§ What the task requires
Each line from the beginning of the data below through the line containing "and four captive" should be repeated exactly, please.

§ Source material
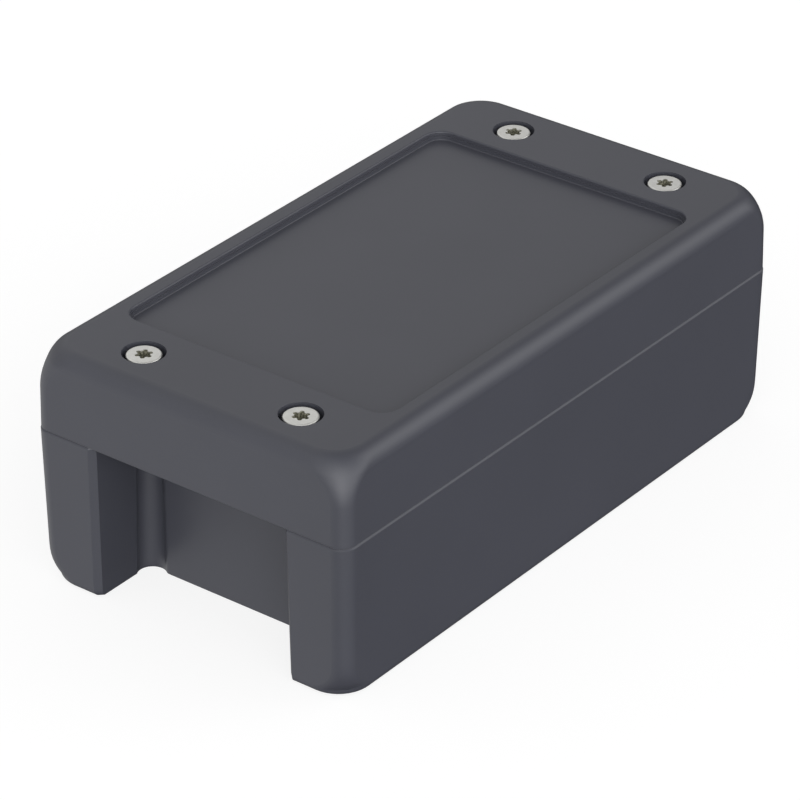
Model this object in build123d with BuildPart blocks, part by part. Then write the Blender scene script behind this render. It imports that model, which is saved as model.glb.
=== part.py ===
"""Two-part die-cast aluminium enclosure: a base on four corner legs with an
open recess at each end, a domed-edge lid with a sunken label panel, a seal
and four captive lid screws with their retaining rings.

Millimetres, +Z up.  X is across, Y is along the length, the origin is the
centre of the underside.  The parting plane is at z = BASE_H.
"""
from math import cos, pi, radians, sin, sqrt
import os

from build123d import *

os.makedirs("parts", exist_ok=True)

# ---------------------------------------------------------------- overall
WIDTH = 82.0            # at the parting plane
LENGTH = 151.7          # at the parting plane
BASE_H = 36.6           # underside to parting plane
LID_H = 19.3            # parting plane to lid top
TOP = BASE_H + LID_H

# ---------------------------------------------------------------- base outside
DRAFT_X = 0.60          # inset of the long sides at the underside
DRAFT_Y = 0.61          # inset of the ends at the underside
CORNER_R = 3.55         # vertical corner radius near the parting plane
FOOT_CORNER_R = 8.1     # corner radius at the foot
FOOT_BLEND = 7.4        # height over which the corner opens out
FOOT_ROUND = 1.6        # rounding of the bottom edges
REC_ROUND = 0.1         # share of it that the recess edges get
RIM_CHAMFER = 0.35      # outer edge at the parting plane

# ---------------------------------------------------------------- end recesses
REC_HALF_BOT = 25.3     # half width at the underside
REC_HALF_TOP = 24.95    # half width at the parting plane
REC_WALL_BOT = 58.95    # recess back wall, distance from the middle, underside
REC_WALL_TOP = 59.6     # the same at the parting plane
LEG_CHAMFER = 1.3       # vertical inner front edge of each leg
CH_R_BOT = 3.08         # vertical channel in each inner corner, drafted
CH_R_TOP = 2.8
CH_X = 2.6              # its axis in from the leg face
CH_Y = 2.16             # its axis out from the back wall, at the underside
CH_EDGE_LEG = 0.3       # rounded edge where it meets the leg face
CH_EDGE_WALL = 1.5      # softer edge where it meets the back wall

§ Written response
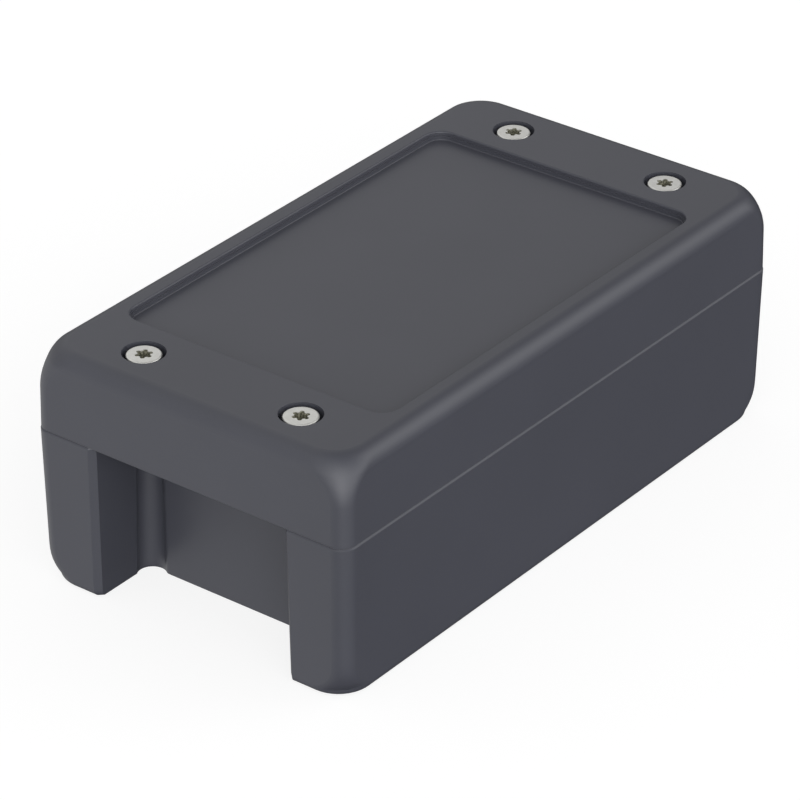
Model this object in build123d with BuildPart blocks, part by part. Then write the Blender scene script behind this render. It imports that model, which is saved as model.glb.
=== part.py ===
"""Two-part die-cast aluminium enclosure: a base on four corner legs with an
open recess at each end, a domed-edge lid with a sunken label panel, a seal
and four captive lid screws with their retaining rings.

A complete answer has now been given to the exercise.